Items listed in a dataset
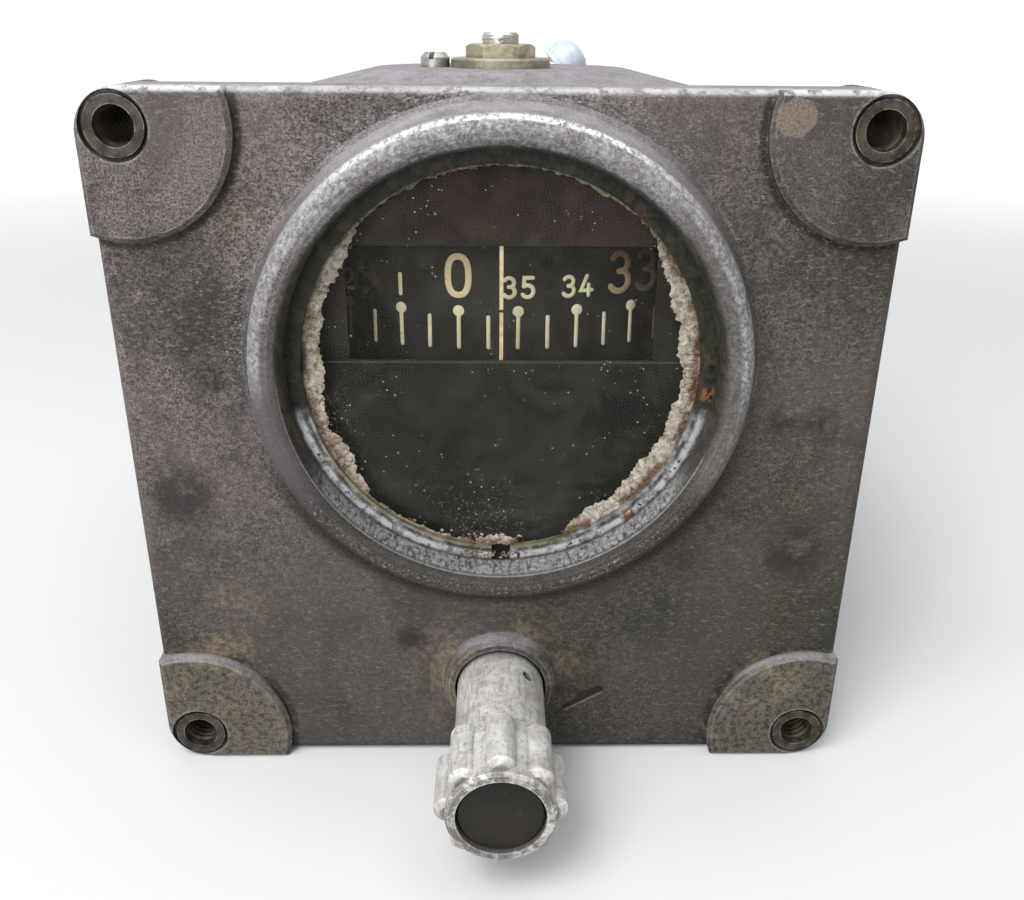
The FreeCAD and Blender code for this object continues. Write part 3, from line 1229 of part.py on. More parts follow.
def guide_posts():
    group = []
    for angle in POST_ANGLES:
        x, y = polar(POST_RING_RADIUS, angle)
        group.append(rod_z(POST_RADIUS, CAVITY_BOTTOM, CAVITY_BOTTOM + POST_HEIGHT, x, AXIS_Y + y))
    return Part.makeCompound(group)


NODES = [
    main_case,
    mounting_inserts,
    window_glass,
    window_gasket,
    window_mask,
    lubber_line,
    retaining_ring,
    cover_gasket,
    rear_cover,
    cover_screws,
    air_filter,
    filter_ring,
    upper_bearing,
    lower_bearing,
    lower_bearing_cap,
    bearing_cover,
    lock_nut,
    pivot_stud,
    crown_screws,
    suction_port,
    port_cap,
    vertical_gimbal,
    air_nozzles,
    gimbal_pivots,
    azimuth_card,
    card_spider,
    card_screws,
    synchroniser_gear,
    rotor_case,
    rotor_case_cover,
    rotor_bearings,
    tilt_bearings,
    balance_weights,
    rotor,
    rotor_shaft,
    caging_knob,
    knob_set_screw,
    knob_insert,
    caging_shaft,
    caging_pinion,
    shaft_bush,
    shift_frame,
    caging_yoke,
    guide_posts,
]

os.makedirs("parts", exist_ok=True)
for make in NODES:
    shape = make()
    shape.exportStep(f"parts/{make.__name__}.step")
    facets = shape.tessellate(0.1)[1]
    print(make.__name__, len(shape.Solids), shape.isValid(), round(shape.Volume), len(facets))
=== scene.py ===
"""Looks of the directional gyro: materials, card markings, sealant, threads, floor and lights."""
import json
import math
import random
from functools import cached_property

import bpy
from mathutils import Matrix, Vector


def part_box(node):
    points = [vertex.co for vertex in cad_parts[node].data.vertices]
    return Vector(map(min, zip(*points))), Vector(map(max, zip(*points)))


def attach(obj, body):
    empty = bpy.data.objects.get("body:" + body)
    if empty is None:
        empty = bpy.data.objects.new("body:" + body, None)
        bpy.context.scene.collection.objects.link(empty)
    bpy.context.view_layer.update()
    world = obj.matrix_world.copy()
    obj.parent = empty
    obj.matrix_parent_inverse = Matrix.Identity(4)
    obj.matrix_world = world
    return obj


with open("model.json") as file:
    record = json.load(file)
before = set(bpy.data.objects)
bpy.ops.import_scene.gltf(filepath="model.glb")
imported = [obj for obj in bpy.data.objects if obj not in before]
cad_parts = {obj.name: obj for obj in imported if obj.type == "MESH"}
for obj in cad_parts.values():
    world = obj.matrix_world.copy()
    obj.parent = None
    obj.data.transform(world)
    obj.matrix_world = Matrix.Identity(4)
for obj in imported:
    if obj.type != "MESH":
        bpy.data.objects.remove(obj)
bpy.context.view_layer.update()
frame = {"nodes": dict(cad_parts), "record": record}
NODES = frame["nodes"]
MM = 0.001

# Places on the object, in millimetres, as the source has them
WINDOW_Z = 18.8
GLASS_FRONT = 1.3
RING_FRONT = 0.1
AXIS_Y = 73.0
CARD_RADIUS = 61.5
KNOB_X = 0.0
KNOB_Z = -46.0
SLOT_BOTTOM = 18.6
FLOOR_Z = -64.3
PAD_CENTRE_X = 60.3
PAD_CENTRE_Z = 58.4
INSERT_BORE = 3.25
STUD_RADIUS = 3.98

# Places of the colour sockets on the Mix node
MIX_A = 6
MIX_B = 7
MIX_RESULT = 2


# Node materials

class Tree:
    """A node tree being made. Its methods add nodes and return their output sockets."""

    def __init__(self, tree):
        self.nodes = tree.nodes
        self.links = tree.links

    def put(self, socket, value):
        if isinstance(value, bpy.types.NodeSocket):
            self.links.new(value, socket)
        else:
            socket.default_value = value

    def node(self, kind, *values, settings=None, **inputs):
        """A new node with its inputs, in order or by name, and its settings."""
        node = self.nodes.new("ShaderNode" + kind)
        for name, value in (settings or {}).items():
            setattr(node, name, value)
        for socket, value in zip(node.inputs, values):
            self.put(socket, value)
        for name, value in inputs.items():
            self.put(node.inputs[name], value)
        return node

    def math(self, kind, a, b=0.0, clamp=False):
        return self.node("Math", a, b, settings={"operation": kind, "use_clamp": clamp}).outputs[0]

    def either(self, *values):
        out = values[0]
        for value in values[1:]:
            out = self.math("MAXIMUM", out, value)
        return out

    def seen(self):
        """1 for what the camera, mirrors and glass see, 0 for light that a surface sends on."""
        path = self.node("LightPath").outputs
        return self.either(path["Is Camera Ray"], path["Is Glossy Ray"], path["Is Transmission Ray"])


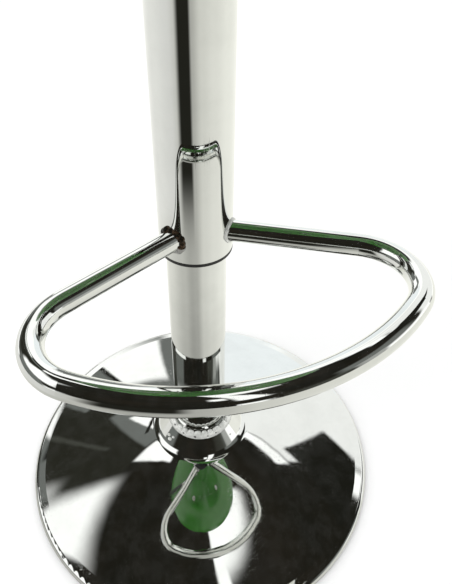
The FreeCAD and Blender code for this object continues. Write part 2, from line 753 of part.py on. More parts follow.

Exercise objective >> Copy every line from the entries that contains the word "record".

Problem solution >>
    record = json.load(file)
frame = {"nodes": dict(cad_parts), "record": record}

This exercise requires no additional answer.